July 2: Air transfer from Sapporo to Tokyo
July 3: Visit of laboratory of Professor Masahiko Matsukata, Student Forum on zeolite science and technology with the contribution of PhD students (9 presentations) from Waseda University, Yokohama National University, Tokyo Institute of Technology and The University of Tokyo. Very stimulating meeting revealing dedicated and enthusiastic young researchers.
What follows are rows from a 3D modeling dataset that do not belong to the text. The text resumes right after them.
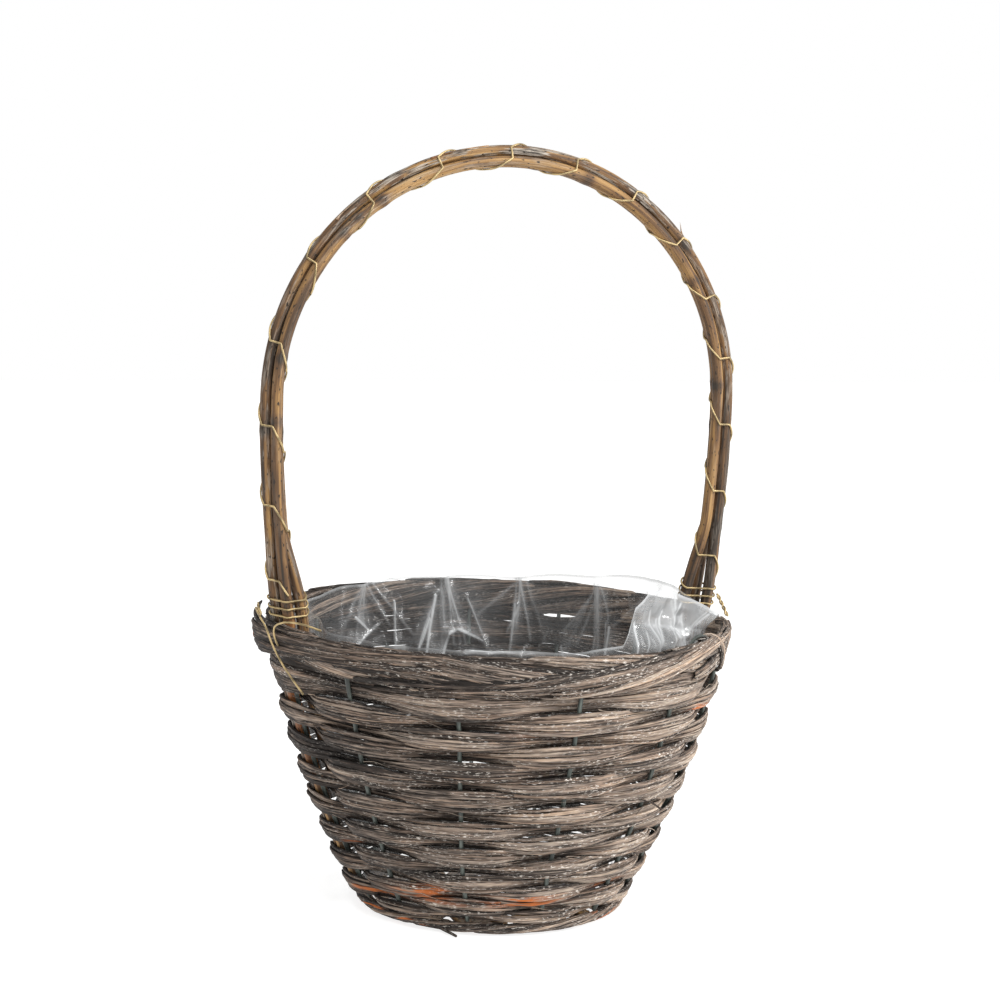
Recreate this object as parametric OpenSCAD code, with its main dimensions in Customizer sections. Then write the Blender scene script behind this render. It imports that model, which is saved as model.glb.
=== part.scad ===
// Woven market basket: a round bark-strip basket on thin wire uprights, with a tall
// arched handle of three rods bound with wire, and a clear film liner inside.
// The handle stands in the XZ plane, and the basket stands on z = 0.

/* [Basket] */
// Outside diameter of the wall at its top
rim_d = 220; // [180:1:265]
// Outside diameter of the foot
foot_d = 124; // [110:1:155]
// Height of the basket without its handle
basket_h = 138; // [110:1:160]
// How far the wall bows outward between foot and rim
wall_bow = 6.5; // [0:0.5:9]

/* [Weave] */
// Number of woven rows in the wall
row_count = 16; // [8:1:16]
// How much taller the top rows are than the bottom rows, as a share of the mean
row_growth = 0.25; // [0:0.05:0.6]
// Thickness of a bark strip
strip_t = 2; // [1.2:0.1:2.4]
// Clearance between neighbouring pieces
gap = 0.3; // [0.2:0.05:0.5]

/* [Uprights] */
// Diameter of the wire uprights
stake_d = 2.2; // [1.2:0.1:2.8]

/* [Handle] */
// Height of the top of the handle's rods above the table
total_h = 356; // [300:1:425]
// How far each leg leans out past the rim at its widest
handle_flare = 8.5; // [4:0.5:20]
// Diameter of each handle rod
rod_d = 5.4; // [4:0.1:6.6]
// Turns of the binding wire over the arch
wire_turns = 15; // [8:1:24]
// Diameter of the binding wire
wire_d = 1; // [0.6:0.1:1.4]

/* [Rim] */
// Height of the rim border
border_h = 18; // [13:0.5:22]

/* [Base] */
// Number of sticks across the bottom
stick_count = 7; // [5:2:9]
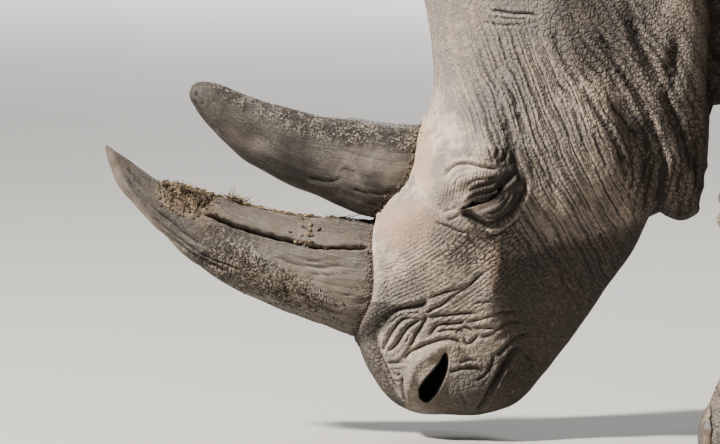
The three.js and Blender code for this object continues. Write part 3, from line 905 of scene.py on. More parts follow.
# Lines of the split and the cracks; each crack has its width and depth.
SPLIT = [(-520, 404), (-492, 396), (-450, 381), (-396, 366), (-352, 356), (-322, 347)]
SPLIT_END = [(-346, 354), (-322, 346), (-280, 345), (-240, 346), (-212, 346)]
FRONT_HORN_CRACKS = [
    ([(-672, 474), (-642, 424), (-600, 380), (-552, 342), (-500, 312), (-455, 292)], 2.6, 5),
    ([(-664, 480), (-632, 438), (-590, 398), (-548, 366), (-505, 340)], 2.4, 4),
    ([(-655, 490), (-620, 452), (-585, 424)], 2.2, 3),
    ([(-620, 408), (-580, 372), (-530, 338), (-480, 314), (-430, 300)], 2, 3),
    ([(-400, 335), (-370, 322), (-330, 313), (-290, 312), (-262, 313)], 3, 3.5),
    ([(-352, 322), (-310, 322), (-262, 325)], 1.8, 1.8),
    ([(-330, 300), (-290, 298), (-245, 300)], 1.6, 1.6),
    ([(-300, 268), (-262, 262), (-240, 262)], 1.6, 1.6),
    ([(-312, 240), (-270, 228), (-246, 224)], 1.8, 1.8),
    ([(-330, 375), (-290, 372), (-240, 374)], 1.8, 1.8),
    ([(-560, 430), (-530, 400), (-500, 385)], 3, 3),
]
REAR_HORN_CRACKS = [
    ([(-252, 452), (-222, 443), (-195, 442), (-168, 448)], 2, 3.4),
    ([(-226, 424), (-200, 421), (-176, 430)], 2, 3),
    ([(-270, 483), (-255, 486), (-240, 481)], 2, 2.4),
    ([(-534, 610), (-526, 592), (-514, 574), (-500, 558), (-486, 544)], 2.6, 5),
    ([(-530, 622), (-520, 606), (-512, 596)], 2.4, 4),
    ([(-330, 468), (-290, 462), (-262, 470)], 3, 2.4),
    ([(-220, 556), (-190, 548), (-150, 544)], 2, 2.4),
    ([(-210, 536), (-180, 532), (-146, 530)], 1.8, 2),
]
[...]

Attendance to the Student forum on Zeolite Science and Technology.
Lecture “Non-conventional eco-friendly routes for the preparation of ordered porous materials for catalysis and bio catalysis”
Discussions with Professors Yoshihiro Kubota, Satoshi Inagaki, Masahiko Matsukata and Shigeo Satokawa
July 4: Sightseeing tour of Tokyo
July 5: Transfer from Tokyo to Nagoya by train
July 6. Visit of group of Professor Atsushi Satsuma, Department of Molecular Design and Engineering, Nagoya University
Lecture “Non-conventional eco-friendly routes for the preparation of ordered porous materials for catalysis and bio catalysis”
Attendance to the lecture at Department of Molecular Design and Engineering (July 6, Nagoya University)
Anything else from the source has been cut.